WHAT NEEDS TO BE DONE: Go through the listing and write out all of it exactly.

DATASET EXCERPT:
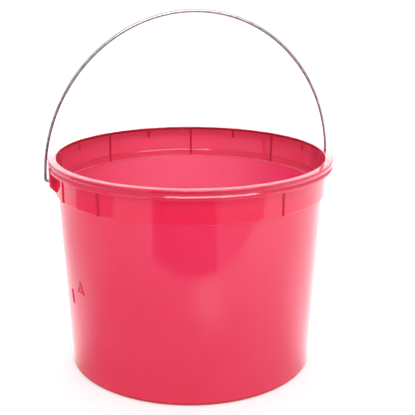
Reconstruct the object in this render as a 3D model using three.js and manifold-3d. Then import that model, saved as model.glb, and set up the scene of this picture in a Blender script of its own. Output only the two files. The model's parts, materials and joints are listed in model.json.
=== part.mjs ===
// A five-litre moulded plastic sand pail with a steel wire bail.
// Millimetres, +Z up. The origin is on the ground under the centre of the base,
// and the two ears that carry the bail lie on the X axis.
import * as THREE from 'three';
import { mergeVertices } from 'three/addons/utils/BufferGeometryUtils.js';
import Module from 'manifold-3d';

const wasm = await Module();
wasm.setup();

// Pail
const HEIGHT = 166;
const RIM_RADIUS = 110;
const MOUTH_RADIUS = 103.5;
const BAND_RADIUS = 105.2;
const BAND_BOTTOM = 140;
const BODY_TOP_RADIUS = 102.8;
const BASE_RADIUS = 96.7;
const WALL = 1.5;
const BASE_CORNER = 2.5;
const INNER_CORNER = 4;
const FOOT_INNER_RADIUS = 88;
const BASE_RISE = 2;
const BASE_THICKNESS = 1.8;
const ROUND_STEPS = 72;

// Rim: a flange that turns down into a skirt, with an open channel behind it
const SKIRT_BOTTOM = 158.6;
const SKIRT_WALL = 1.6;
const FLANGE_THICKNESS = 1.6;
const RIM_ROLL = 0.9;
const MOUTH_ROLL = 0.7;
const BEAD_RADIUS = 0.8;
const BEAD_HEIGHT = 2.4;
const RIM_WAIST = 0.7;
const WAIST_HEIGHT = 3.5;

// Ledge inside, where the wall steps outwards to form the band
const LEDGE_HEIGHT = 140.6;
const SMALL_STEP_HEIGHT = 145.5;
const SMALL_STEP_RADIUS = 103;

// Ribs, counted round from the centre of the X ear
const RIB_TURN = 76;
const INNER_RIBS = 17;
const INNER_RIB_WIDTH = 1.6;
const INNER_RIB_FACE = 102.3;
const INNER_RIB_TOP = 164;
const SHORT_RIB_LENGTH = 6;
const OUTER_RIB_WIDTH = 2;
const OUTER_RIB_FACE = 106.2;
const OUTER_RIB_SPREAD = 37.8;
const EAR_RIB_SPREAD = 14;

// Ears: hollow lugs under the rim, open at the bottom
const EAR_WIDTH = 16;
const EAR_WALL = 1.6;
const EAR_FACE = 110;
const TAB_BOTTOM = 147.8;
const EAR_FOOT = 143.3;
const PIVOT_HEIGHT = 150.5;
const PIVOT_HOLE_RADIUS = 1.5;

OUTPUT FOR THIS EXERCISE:
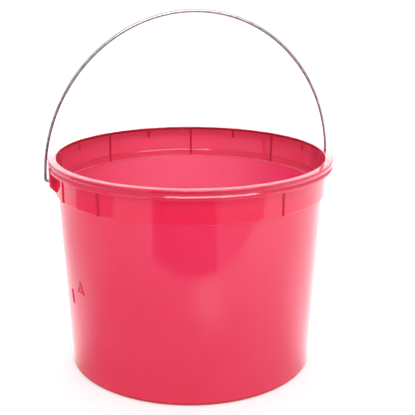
Reconstruct the object in this render as a 3D model using three.js and manifold-3d. Then import that model, saved as model.glb, and set up the scene of this picture in a Blender script of its own. Output only the two files. The model's parts, materials and joints are listed in model.json.
=== part.mjs ===
// A five-litre moulded plastic sand pail with a steel wire bail.
// Millimetres, +Z up. The origin is on the ground under the centre of the base,
// and the two ears that carry the bail lie on the X axis.
import * as THREE from 'three';
import { mergeVertices } from 'three/addons/utils/BufferGeometryUtils.js';
import Module from 'manifold-3d';

const wasm = await Module();
wasm.setup();

// Pail
const HEIGHT = 166;
const RIM_RADIUS = 110;
const MOUTH_RADIUS = 103.5;
const BAND_RADIUS = 105.2;
const BAND_BOTTOM = 140;
const BODY_TOP_RADIUS = 102.8;
const BASE_RADIUS = 96.7;
const WALL = 1.5;
const BASE_CORNER = 2.5;
const INNER_CORNER = 4;
const FOOT_INNER_RADIUS = 88;
const BASE_RISE = 2;
const BASE_THICKNESS = 1.8;
const ROUND_STEPS = 72;

// Rim: a flange that turns down into a skirt, with an open channel behind it
const SKIRT_BOTTOM = 158.6;
const SKIRT_WALL = 1.6;
const FLANGE_THICKNESS = 1.6;
const RIM_ROLL = 0.9;
const MOUTH_ROLL = 0.7;
const BEAD_RADIUS = 0.8;
const BEAD_HEIGHT = 2.4;
const RIM_WAIST = 0.7;
const WAIST_HEIGHT = 3.5;

// Ledge inside, where the wall steps outwards to form the band
const LEDGE_HEIGHT = 140.6;
const SMALL_STEP_HEIGHT = 145.5;
const SMALL_STEP_RADIUS = 103;

// Ribs, counted round from the centre of the X ear
const RIB_TURN = 76;
const INNER_RIBS = 17;
const INNER_RIB_WIDTH = 1.6;
const INNER_RIB_FACE = 102.3;
const INNER_RIB_TOP = 164;
const SHORT_RIB_LENGTH = 6;
const OUTER_RIB_WIDTH = 2;
const OUTER_RIB_FACE = 106.2;
const OUTER_RIB_SPREAD = 37.8;
const EAR_RIB_SPREAD = 14;

// Ears: hollow lugs under the rim, open at the bottom
const EAR_WIDTH = 16;
const EAR_WALL = 1.6;
const EAR_FACE = 110;
const TAB_BOTTOM = 147.8;
const EAR_FOOT = 143.3;
const PIVOT_HEIGHT = 150.5;
const PIVOT_HOLE_RADIUS = 1.5;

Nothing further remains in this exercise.